4. As pointed out by Mookerjee J. in Naresh Chandra v. Ram Chandra, : AIR1952Cal93 , the deposit made or earnest money paid by the purchaser to the vendor has two characteristics; (a) it is an earnest or security and (b) it is also a part payment of the price. In the words of Lord Mac-Naughten in the case of Soper v. Arnold, (1889) 14 AC 429 at p. 435:
'The deposit serves two purposes: if the purchase is carried out, it goes against the purchase-money but its primary purpose is that it is a guarantee that the purchaser means business.'
To the same effect is the decision of the Judicial Committee in the case of Chiranjit Singh v.
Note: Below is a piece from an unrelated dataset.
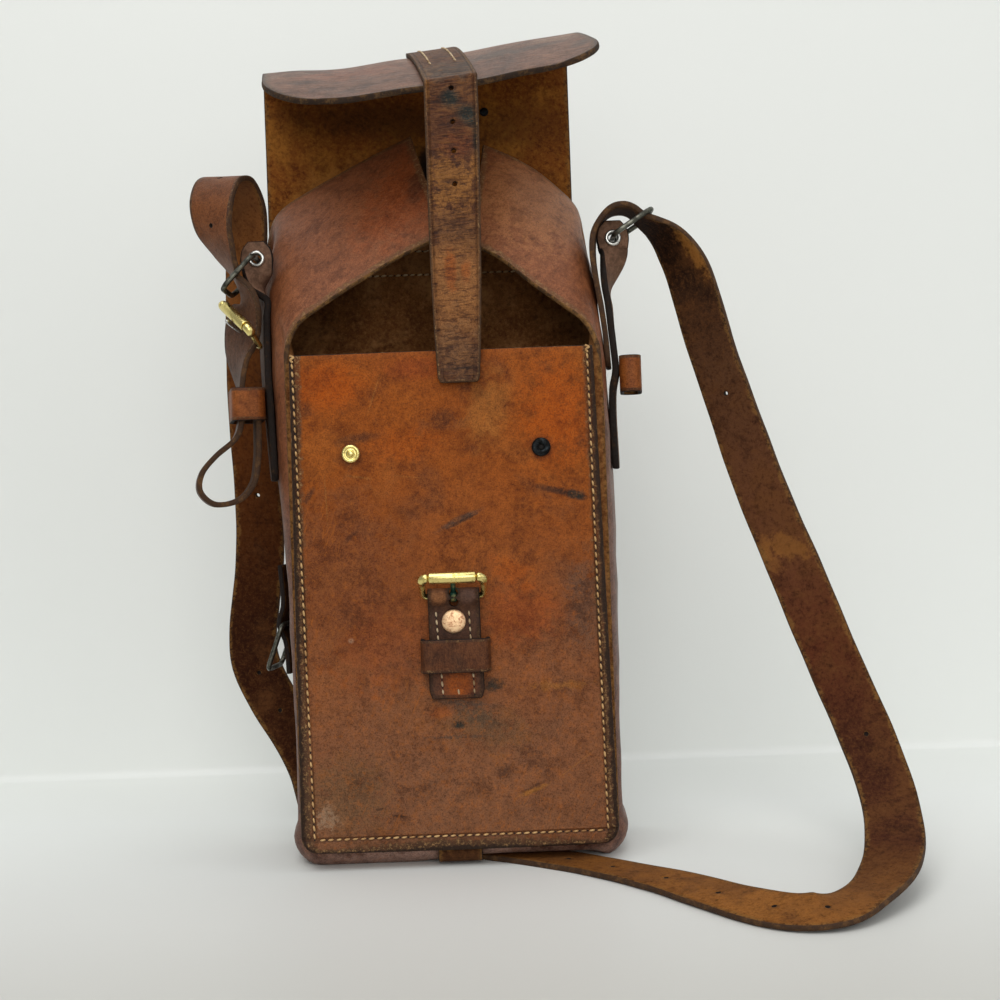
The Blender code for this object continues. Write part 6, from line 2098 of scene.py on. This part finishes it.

Har Swarup, AIR 1926 PC 1, where their Lordships observed at p. 2:
'Earnest money is part of the purchase price when the transaction goes forward; it is forfeited when the transaction falls through by reason of the fault or failure of the vendee.'
In ultimate analysis, whether in a given case a stipulation to forfeit the amount deposited is so unreasonable as to amount to a punishment for the non-performance of the contract is a question of fact. In Venkoba Char v. Sanjeevappa, 46 Mad LW 839: (AIR 1937 Mad 681), which is relied on by the learned advocate for the appellant, Venkataramana Rao, J., held, on a construction of the contract in that case, that having regard to the excessively high proportion which the amount paid as advance bore to the total sale consideration as well as to the other indications in the agreement, the forfeiture clause was in the nature of a penalty from which the party was entitled to be relieved.
5. In the present case, however, I am clearly of opinion that the condition as to forfeiture in Ex. A-1, is not a stipulation by way of penalty. On the other hand, the amount deposited by the purchaser, represented a true measure or an approximately true measure of the profit which would be derived by the purchaser by the use of the vehicle for three months and the consequential loss that would be suffered by the seller by parting with the vehicle. Moreover the vehicle was in the possession of the purchaser for two months more than the agreed period. Taking all the circumstances into consideration I hold that the appellant is not entitled to the return of any portion of the amount of Rs. 2000/.
6. In the result this second appeal fails and is dismissed with costs.